Monday, November 03, 2008

Liberals and New Media; Some Brief Thoughts

Given their precarious financial situation, the Liberals need to take advantage of new media. The problem is they do not know how to do it. The good news is that they are not alone. The major parties seem to see new media as just another means by which to disseminate current talking points and boiler plate. The model is top down. For blogs to be any use to the party, the party should be thinking bottom up. This is what the Liberals should aim for.

The totality of interactions on self identified Liberal blogs produces and refines some talking points.

Lib blogs serves de facto war room, albeit a secondary one.

Lib blogs serves as means of spreading information that the MSM refuses to pick up

Lib blogs serves as means of extending the news cycle of issue that damaging to the Conservatives

Of course, for any of this to happen Lib blogs has to grow substantially larger. The number of regular posters is puny. The $64,000 question is to how to foster such development.
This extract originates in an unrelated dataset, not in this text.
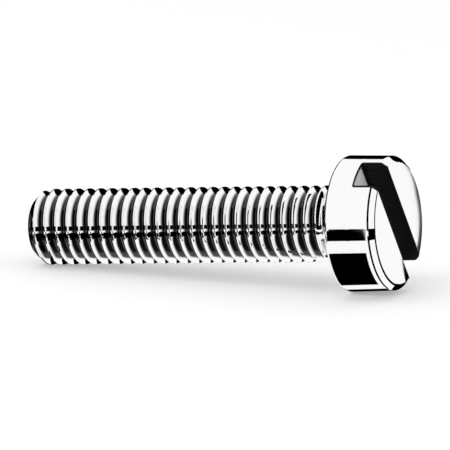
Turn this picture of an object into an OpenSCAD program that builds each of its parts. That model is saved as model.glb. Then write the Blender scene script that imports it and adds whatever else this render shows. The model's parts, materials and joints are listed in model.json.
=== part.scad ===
// Slotted cheese-head machine screw, 5 mm thread, lying on its side as it comes to rest.
// The screw is drawn on its own axis, with z = 0 at the bearing face under the head,
// the head above it and the shank below, and is then laid down on the floor plane.

/* [Thread] */
// Outer diameter of the thread and of the neck
thread_d = 5; // [4:0.1:7]
// Distance from one turn of the thread to the next
pitch = 0.8; // [0.7:0.05:1.2]
// Gap between the thread's crests and its full diameter, all round
crest_gap = 0.02; // [0.01:0.01:0.05]
// Length over which the groove rises out of the steel below the neck
runout = 0.8; // [0.4:0.1:2]
// Turn about the screw's axis at which the first full crest starts, from the floor line
thread_start = 270; // [0:9:351]

/* [Shank] */
// Length from the bearing face to the end of the point
length = 22; // [12:1:26]
// Length of the plain neck under the head
neck_length = 0.7; // [0.5:0.1:2]
// Radius of the fillet between the neck and the head
neck_fillet = 0.25; // [0.1:0.05:0.45]
// How far the flat of the point lies below the thread's root, on the radius
point_drop = 0.1; // [0.05:0.05:0.4]

/* [Head] */
// Diameter of the head at the bearing face
head_d = 8.8; // [8:0.1:13]
// Height of the head
head_h = 3.4; // [2.6:0.1:5]
// Lean of the head's side towards its axis, in degrees
head_draft = 1; // [0:0.5:5]
// Chamfer round the head's outer face
face_chamfer = 0.35; // [0.1:0.05:0.6]
// Broken edge round the bearing face
rim_break = 0.1; // [0.05:0.05:0.3]

/* [Slot] */
// Width of the slot
slot_w = 2.1; // [1:0.1:2.6]
// Depth of the slot from the head's outer face
slot_t = 1.7; // [1:0.1:2.2]
// Radius in the two corners of the slot's floor
slot_corner = 0.15; // [0.05:0.05:0.4]
// Turn of the slot about the screw's axis, from the line that touches the floor
slot_turn = 32; // [0:1:90]

/* [Hidden] */
$fn = 96;

// Straight pieces in one turn of the thread, and half the angle of its groove
turn_steps = 40;
flank_angle = 30;

// The basic thread form: its depth and the flat of its crest, as shares of the pitch
crest_r = thread_d / 2 - crest_gap;
thread_depth = 0.6134 * pitch;
root_r = crest_r - thread_depth;
crest_flat = pitch / 8;
flank = thread_depth * tan(flank_angle);
root_flat = pitch - crest_flat - 2 * flank;

// Where the four corners of the profile lie along one pitch, and which of them are crests
corner_z = [0, crest_flat, crest_flat + flank, crest_flat + flank + root_flat];
corner_is_crest = [true, true, false, false];
corners = len(corner_z);

// The point is a 45 degree chamfer that ends below the root
point_r = root_r - point_drop;
point_length = crest_r - point_r;

// The threaded rod goes up into the neck by half the neck's own length
thread_end = length - neck_length;
rod_end = thread_end + neck_length / 2;

// The first full crest starts just above the point and climbs to the right. It comes to
// the floor line at this height above the end of the point
first_touch = point_length + pitch * ((360 - thread_start) % 360) / 360;
rod_shift = pitch * (2 + ceil(point_length / pitch)) - first_touch;
rod_rows = corners * ceil((rod_end + rod_shift) / pitch + 1);

// Head
head_r = head_d / 2;
side_h = head_h - face_chamfer;
side_top_r = head_r - (side_h - rim_break) * tan(head_draft);
face_r = side_top_r - face_chamfer;
slot_reach = 2 * head_r;

// At rest the rim of the head and the first full crest touch the floor
rest_run = length - first_touch + rim_break;
rest_tilt = atan((head_r - crest_r) / rest_run);
rest_lift = (length - first_touch) * sin(rest_tilt) + crest_r * cos(rest_tilt);
far_x = head_h * cos(rest_tilt) + face_r * sin(rest_tilt);
near_x = -length * cos(rest_tilt) - point_r * sin(rest_tilt);
rest_shift = -(far_x + near_x) / 2;

// Radius at height s above the point: the groove fades out towards the neck,
// and the point's chamfer cuts off what stands outside it
function fade(s) = min(1, max(0, (s - thread_end + runout) / runout));
function groove_r(s) = root_r + thread_depth * fade(s);
function rod_r(row, s) =
    min(corner_is_crest[row % corners] ? crest_r : groove_r(s), point_r + s);

// Height of a corner of the profile: it climbs one pitch in each turn to the right,
// and what would lie past an end of the rod falls on the rim of that end
function climb(row, step) =
    pitch * floor(row / corners) + corner_z[row % corners]
    + pitch * step / turn_steps - rod_shift;
function rod_s(row, step) = min(rod_end, max(0, climb(row, step)));

function rod_point(row, step) =
    let (
        s = rod_s(row, step),
        r = rod_r(row, s),
        a = 360 * step / turn_steps
    )
    [r * cos(a), r * sin(a), s];

// Number of a corner in the list of points: after a whole turn a row meets the one
// that lies a pitch further on
function corner_at(row, step) =
    step < turn_steps
        ? step * (rod_rows + 1) + row
        : min(row + corners, rod_rows);

// Threaded rod with its point at z = 0, one closed mesh that follows the helix
module threaded_rod() {
    skin = [
        for (step = [0:turn_steps - 1])
            for (row = [0:rod_rows])
                rod_point(row, step)
    ];
    low_centre = len(skin);
    high_centre = low_centre + 1;
    sides = [
        for (step = [0:turn_steps - 1])
            for (row = [0:rod_rows - 1])
                let (
                    a = corner_at(row, step),
                    b = corner_at(row + 1, step),
                    c = corner_at(row + 1, step + 1),
                    d = corner_at(row, step + 1)
                )
                each [[a, b, c], [a, c, d]]
    ];
    low_end = [
        for (step = [0:turn_steps - 1])
            [low_centre, corner_at(0, step), corner_at(0, step + 1)]
    ];
    high_end = [
        for (step = [0:turn_steps - 1])
            [high_centre, corner_at(rod_rows, step + 1), corner_at(rod_rows, step)]
    ];
    polyhedron(
        points = concat(skin, [[0, 0, 0], [0, 0, rod_end]]),
        faces = concat(sides, low_end, high_end)
    );
}

// Neck with its fillet, turned about the axis
module neck() {
    neck_r = thread_d / 2;
    rotate_extrude() {
        translate([0, -neck_length])
            square([neck_r, neck_length + side_h / 2]);
        difference() {
            translate([0, -neck_fillet])
                square([neck_r + neck_fillet, neck_fillet + side_h / 2]);
            translate([neck_r + neck_fillet, -neck_fillet])
                circle(r = neck_fillet);
        }
    }
}

// Turned head: bearing face, side with its draft, chamfer and flat outer face
module head_blank() {
    rotate_extrude()
        polygon([
            [0, 0],
            [head_r - rim_break, 0],
            [head_r, rim_break],
            [side_top_r, side_h],
            [face_r, head_h],
            [0, head_h]
        ]);
}

// Section of the slot, with y = 0 at its floor
module slot_section() {
    corner_x = slot_w / 2 - slot_corner;
    translate([-slot_w / 2, slot_corner])
        square([slot_w, 2 * slot_t]);
    translate([-corner_x, 0])
        square([2 * corner_x, 2 * slot_t]);
    for (side = [-1, 1])
        translate([side * corner_x, slot_corner])
            circle(r = slot_corner);
}

// The screwdriver slot runs right across the head
module slot() {
    rotate([0, 0, slot_turn])
        translate([0, 0, head_h - slot_t])
            rotate([90, 0, 90])
                linear_extrude(height = 2 * slot_reach, center = true)
                    slot_section();
}

module screw() {
    color("silver")
        translate([rest_shift, 0, rest_lift])
            rotate([0, 90 - rest_tilt, 0]) {
                difference() {
                    head_blank();
                    slot();
                }
                neck();
                translate([0, 0, -length])
                    threaded_rod();
            }
}

screw();
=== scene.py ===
import json
import math
import bpy
import bmesh
import numpy as np
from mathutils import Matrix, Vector


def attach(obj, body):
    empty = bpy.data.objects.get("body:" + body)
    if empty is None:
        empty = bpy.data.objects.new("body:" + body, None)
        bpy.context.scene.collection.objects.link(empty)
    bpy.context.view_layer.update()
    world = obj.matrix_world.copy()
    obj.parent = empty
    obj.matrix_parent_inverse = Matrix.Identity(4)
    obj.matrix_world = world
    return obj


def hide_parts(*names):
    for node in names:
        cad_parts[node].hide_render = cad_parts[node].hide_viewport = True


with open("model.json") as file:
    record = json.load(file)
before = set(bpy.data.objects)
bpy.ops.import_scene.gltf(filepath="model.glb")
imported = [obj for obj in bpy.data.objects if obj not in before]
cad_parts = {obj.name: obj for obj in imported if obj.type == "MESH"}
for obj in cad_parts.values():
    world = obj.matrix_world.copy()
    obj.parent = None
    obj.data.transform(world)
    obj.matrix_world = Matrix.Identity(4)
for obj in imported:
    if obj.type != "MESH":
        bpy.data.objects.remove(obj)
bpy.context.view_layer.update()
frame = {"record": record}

mm = 0.001
sharpAngle = 32                         # degrees between two faces, past which their edge is sharp
colorA, colorB, mixedColor = 6, 7, 2    # sockets of a Mix node that mixes colours

# sizes of the screw in millimetres and degrees, as the frame has them
screwForm = {
    "threadDiameter": 5.0,
    "pitch": 0.8,
    "flankAngle": 30,       # from the cross-section to the flank
    "depthShare": 0.6134,   # depth of the groove, as a share of the pitch
    "rootShare": 0.1443,    # and the radius of its root
    "crestShare": 1 / 16,   # and half the flat of the crest
    "crestGap": 0.02,       # crest below the full diameter
    "crestRound": 0.02,     # radius on the corners of the crest
    "crestHold": 0.8,       # share of the crest's half width that stays flat
    "crestSteps": 2,
    "rootSteps": 4,
    "runout": 0.8,          # length in which the groove fades out
    "threadStart": 270.0,   # from the floor line to the first full crest
    "pointDrop": 0.1,       # flat of the point below the root
    "pointRows": (1, 0.98, 0.9, 0.6, 0.3, 0),   # rings on the flat, as shares of its radius
    "neckLength": 0.7,
    "neckFillet": 0.25,
    "neckRows": 4,
    "filletSteps": 8,
    "headDiameter": 8.8,
    "headDraft": 1.0,
    "seatRows": 6,
    "sideRows": 6,
    "rimBreak": 0.1,
    "rimRound": 0.17,       # cuts the rim's corner as deep as the break does
    "rimSteps": 6,
    "faceChamfer": 0.35,
    "edgeRound": 0.2,       # softening of the turned edges
    "edgeSteps": 4,
    "hold": 0.03,           # how near a rounded edge the flat beside it has its last points
    "slotWidth": 2.1,
    "slotDepth": 1.7,
    "slotTurn": 32.0,       # from the floor line
    "slotFillet": 0.15,     # in the corners of the slot's floor
    "slotEdge": 0.11,       # rounding where the slot's walls meet the face
    "slotSteps": 6,
    "wallRows": 5,
    "faceRows": (0, 0.012, 0.05, 0.2, 0.4, 0.6, 0.8, 0.95, 0.988, 1),   # from wall to chamfer
    "notchSteps": 10,       # columns of the skin across one end of the slot
    "halfSteps": 78,        # columns round each half of the head
    "weld": 1e-8,           # metres
    "shadeFacingDown": (0, 0.35, 0.75, 0.9),   # sine of the angle below the side, and the share of painted shade there: it darkens the lower side, but not the very bottom
    "shadeShareDown": (0, 1, 1, 0),           # oil there: it gathers low and rubs off on the floor
}


# the screw's own axis: a unit vector towards the head, the centre of the bearing face,
# the length below it and the height above it, all from the mounts
def axisFromMounts(record):
    mounts = {m["name"]: m for m in record["mounts"]}
    up = np.array(mounts["driver_slot"]["axis"], float)
    up /= np.linalg.norm(up)
    tip = np.array(mounts["thread"]["pos_m"], float)
    seat = np.array(mounts["bearing_face"]["pos_m"], float)
    top = np.array(mounts["driver_slot"]["pos_m"], float)
    length = float((seat - tip) @ up)
    return up, tip + up * length, length / mm, float((top - seat) @ up) / mm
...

The potential of online video as means hitting the opposition over the head should be obvious by now and the Liberals seem to have caught on. What seems to escaped the party’s attention is how to use online video as means of reaching voters in a positive way. No one is going to watch boiler plate. No one cares whether Dion has a web journal. No one is going to watch how Liberals are going to be make Canada “a fairer, Greener”, place. If you want to catch people’s attention (a la what Obama was able to achieve on his essay on race), you have to talk up to them and not talk down. Online video should be seen as means of demonstrating your leader or team’s knowledge and smarts and not necessarily as means of furthering some policy end. You Tube is made for someone like Ignatieff.